* START Data *

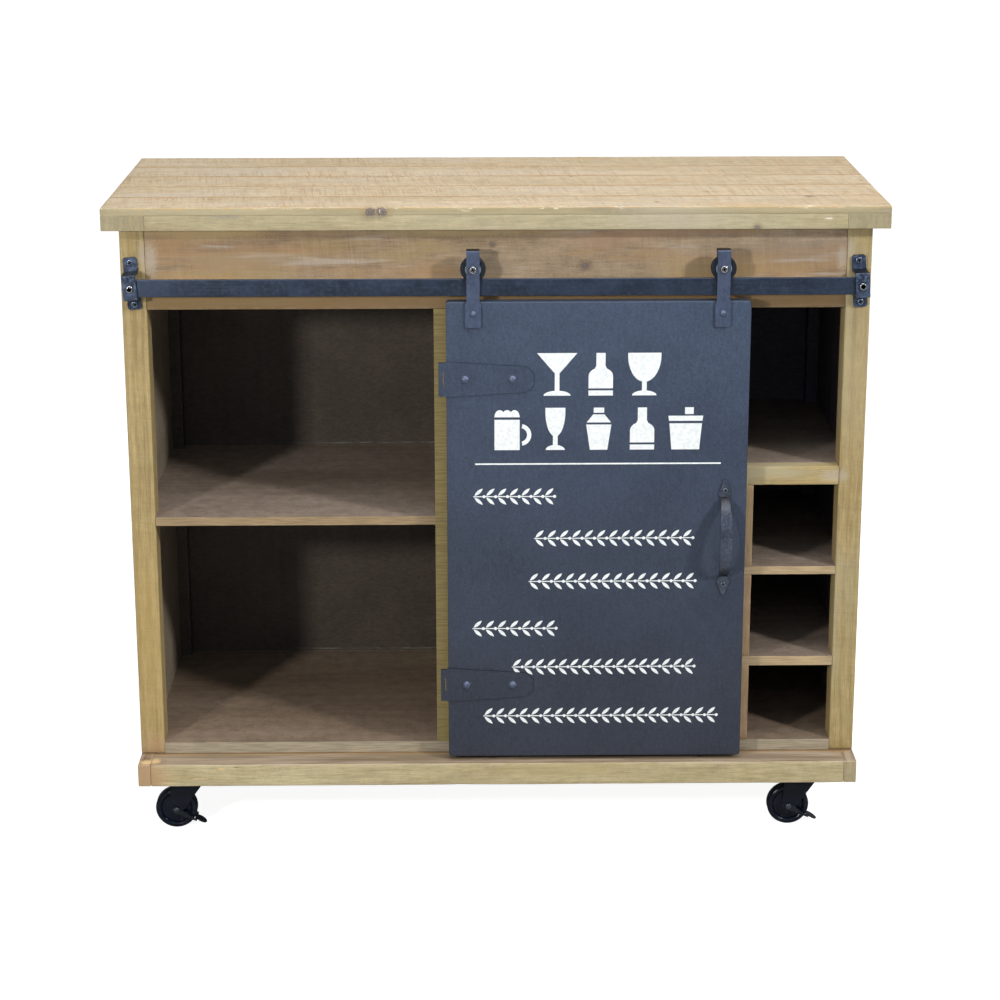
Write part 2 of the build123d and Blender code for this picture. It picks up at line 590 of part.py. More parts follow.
def make_wheel():
    """A moulded wheel: a tread with round shoulders, a sunk web and a hub boss."""
    bore = AXLE_RADIUS + RUNNING_GAP
    right = [(bore, HUB_HALF_WIDTH), (7.5, HUB_HALF_WIDTH), (8.5, 6.0), (19.5, 5.0)]
    right += [(21, WHEEL_HALF_WIDTH - 1), (22.5, WHEEL_HALF_WIDTH), (25.5, WHEEL_HALF_WIDTH)]
    right += [(27.2, WHEEL_HALF_WIDTH - 1.3), (WHEEL_RADIUS, WHEEL_HALF_WIDTH - 3.5)]
    left = [(radius, -y) for radius, y in reversed(right)]
    profile = make_face(Polyline(*(right + left), close=True))
    return Pos(-CASTER_TRAIL, 0, WHEEL_RADIUS) * revolve(profile, Axis.Y)


def make_axle(reach):
    """An axle bolt with a domed head in front and a nut behind, its grip reaching to each side."""
    shaft = rod_y(0, 0, -reach, reach + 4, AXLE_RADIUS)
    head = facing_front(0, -reach, 0) * rivet(4.2, 2.4, AXLE_RADIUS, 1)
    nut = hex_nut(0, 0, reach, reach + 3.2, 9, AXLE_RADIUS + FIT_GAP)
    place = Pos(-CASTER_TRAIL, 0, WHEEL_RADIUS)
    return [place * (shaft + head), place * nut]


def make_pedal():
    """A brake pedal: two arms on the axle, outside the fork, joined past the tread by a leaf."""
    inner = FORK_INNER + FORK_SHEET + 0.3
    outer = inner + PEDAL_SHEET
    bridge = WHEEL_RADIUS + 0.8
    arm = Plane.XZ * make_hull(Circle(4.4).edges() + (Pos(bridge, 0) * Circle(1.2)).edges())
    arms = Pos(0, outer, 0) * extrude(arm, 2 * outer)
    arms -= block((-60, 60), (-inner, inner), (-60, 60))
    pivot = AXLE_RADIUS + 0.3
    arms -= rod_y(0, 0, -outer - 1, outer + 1, pivot)
    tread = (-PEDAL_SHEET / 2, PEDAL_SHEET / 2)
    cross_bar = block((bridge - 0.2, bridge + 3), (-outer, outer), tread)
    leaf_start = bridge + 3
    widest = (leaf_start + PEDAL_REACH) / 2
    leaf_edges = [
        ThreePointArc((leaf_start - 1, -6), (widest, -8), (PEDAL_REACH, 0)),
        ThreePointArc((PEDAL_REACH, 0), (widest, 8), (leaf_start - 1, 6)),
        Line((leaf_start - 1, 6), (leaf_start - 1, -6)),
    ]
    leaf = Pos(0, 0, tread[0]) * extrude(make_face(leaf_edges), PEDAL_SHEET)
    pedal = arms + cross_bar + leaf
    return Pos(-CASTER_TRAIL, 0, WHEEL_RADIUS) * Rot(0, PEDAL_ANGLE, 0) * pedal


def make_casters():
    plates = []
    kingpins = []
    screws = []
    for row, row_name in enumerate(("front", "rear")):
        for side, (x, y) in zip(("left", "right"), caster_centres(row)):
            place = Pos(x, y, -CASTER_HEIGHT)
            name = f"{row_name}_{side}"
            plates.append(place * make_caster_plate())
            kingpins.append(place * make_kingpin())
            save(f"caster_fork_{name}", [place * make_fork()])
            save(f"caster_wheel_{name}", [place * make_wheel()])
            grip = FORK_INNER + FORK_SHEET
            if row_name == "front":
                grip += PEDAL_SHEET + 0.6
                save(f"brake_pedal_{side}", [place * make_pedal()])
            save(f"caster_axle_{name}", [place * solid for solid in make_axle(grip)])
        for x, y in caster_screw_points(row):
            screws.append(Pos(x, y, -PLATE_THICKNESS) * Rot(180, 0, 0) * cross_screw(4, 2, 2, 17))
    save("caster_plates", plates)
    save("caster_kingpins", kingpins)
    save("caster_plate_screws", screws)


os.makedirs("parts", exist_ok=True)
make_top()
make_posts()
make_panels()
make_dividers()
make_shelves()
make_base()
make_rail()
make_door()
make_hinge_straps()
make_pull()
make_hangers()
make_casters()
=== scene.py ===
import json
import random
from math import copysign, cos, exp, hypot, radians, sin, tau

import bmesh
import bpy
from mathutils import Euler, Matrix, Vector, geometry, noise

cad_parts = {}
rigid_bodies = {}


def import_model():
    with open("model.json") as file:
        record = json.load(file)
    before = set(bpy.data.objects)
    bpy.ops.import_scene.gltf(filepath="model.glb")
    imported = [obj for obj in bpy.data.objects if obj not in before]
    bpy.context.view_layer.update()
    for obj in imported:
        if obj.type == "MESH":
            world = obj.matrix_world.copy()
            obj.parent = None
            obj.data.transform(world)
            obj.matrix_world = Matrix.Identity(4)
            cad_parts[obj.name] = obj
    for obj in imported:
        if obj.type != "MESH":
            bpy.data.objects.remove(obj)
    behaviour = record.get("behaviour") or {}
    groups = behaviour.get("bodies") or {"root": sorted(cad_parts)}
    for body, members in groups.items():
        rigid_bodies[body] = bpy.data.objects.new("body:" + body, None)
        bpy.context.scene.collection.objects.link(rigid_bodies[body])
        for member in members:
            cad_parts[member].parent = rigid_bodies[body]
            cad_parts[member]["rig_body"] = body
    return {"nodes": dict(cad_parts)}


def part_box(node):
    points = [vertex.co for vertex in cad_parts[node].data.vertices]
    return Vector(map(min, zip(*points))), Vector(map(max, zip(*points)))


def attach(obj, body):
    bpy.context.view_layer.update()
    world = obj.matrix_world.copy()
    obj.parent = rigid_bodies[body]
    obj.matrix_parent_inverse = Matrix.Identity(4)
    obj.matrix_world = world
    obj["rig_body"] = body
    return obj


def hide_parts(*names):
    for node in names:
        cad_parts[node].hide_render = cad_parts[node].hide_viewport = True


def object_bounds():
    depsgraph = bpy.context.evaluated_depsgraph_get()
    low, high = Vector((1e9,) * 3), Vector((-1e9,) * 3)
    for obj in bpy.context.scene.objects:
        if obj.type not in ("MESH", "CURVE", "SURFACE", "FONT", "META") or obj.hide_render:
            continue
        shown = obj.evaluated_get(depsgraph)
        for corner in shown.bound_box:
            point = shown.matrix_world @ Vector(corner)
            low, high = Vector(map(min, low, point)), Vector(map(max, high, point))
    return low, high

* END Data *

Short problem: Starting at the line that holds "make_posts()", copy each line exactly and stop after the line that holds "if obj.type not".

Task solution:
make_posts()
make_panels()
make_dividers()
make_shelves()
make_base()
make_rail()
make_door()
make_hinge_straps()
make_pull()
make_hangers()
make_casters()
=== scene.py ===
import json
import random
from math import copysign, cos, exp, hypot, radians, sin, tau

import bmesh
import bpy
from mathutils import Euler, Matrix, Vector, geometry, noise

cad_parts = {}
rigid_bodies = {}


def import_model():
    with open("model.json") as file:
        record = json.load(file)
    before = set(bpy.data.objects)
    bpy.ops.import_scene.gltf(filepath="model.glb")
    imported = [obj for obj in bpy.data.objects if obj not in before]
    bpy.context.view_layer.update()
    for obj in imported:
        if obj.type == "MESH":
            world = obj.matrix_world.copy()
            obj.parent = None
            obj.data.transform(world)
            obj.matrix_world = Matrix.Identity(4)
            cad_parts[obj.name] = obj
    for obj in imported:
        if obj.type != "MESH":
            bpy.data.objects.remove(obj)
    behaviour = record.get("behaviour") or {}
    groups = behaviour.get("bodies") or {"root": sorted(cad_parts)}
    for body, members in groups.items():
        rigid_bodies[body] = bpy.data.objects.new("body:" + body, None)
        bpy.context.scene.collection.objects.link(rigid_bodies[body])
        for member in members:
            cad_parts[member].parent = rigid_bodies[body]
            cad_parts[member]["rig_body"] = body
    return {"nodes": dict(cad_parts)}


def part_box(node):
    points = [vertex.co for vertex in cad_parts[node].data.vertices]
    return Vector(map(min, zip(*points))), Vector(map(max, zip(*points)))


def attach(obj, body):
    bpy.context.view_layer.update()
    world = obj.matrix_world.copy()
    obj.parent = rigid_bodies[body]
    obj.matrix_parent_inverse = Matrix.Identity(4)
    obj.matrix_world = world
    obj["rig_body"] = body
    return obj


def hide_parts(*names):
    for node in names:
        cad_parts[node].hide_render = cad_parts[node].hide_viewport = True


def object_bounds():
    depsgraph = bpy.context.evaluated_depsgraph_get()
    low, high = Vector((1e9,) * 3), Vector((-1e9,) * 3)
    for obj in bpy.context.scene.objects:
        if obj.type not in ("MESH", "CURVE", "SURFACE", "FONT", "META") or obj.hide_render:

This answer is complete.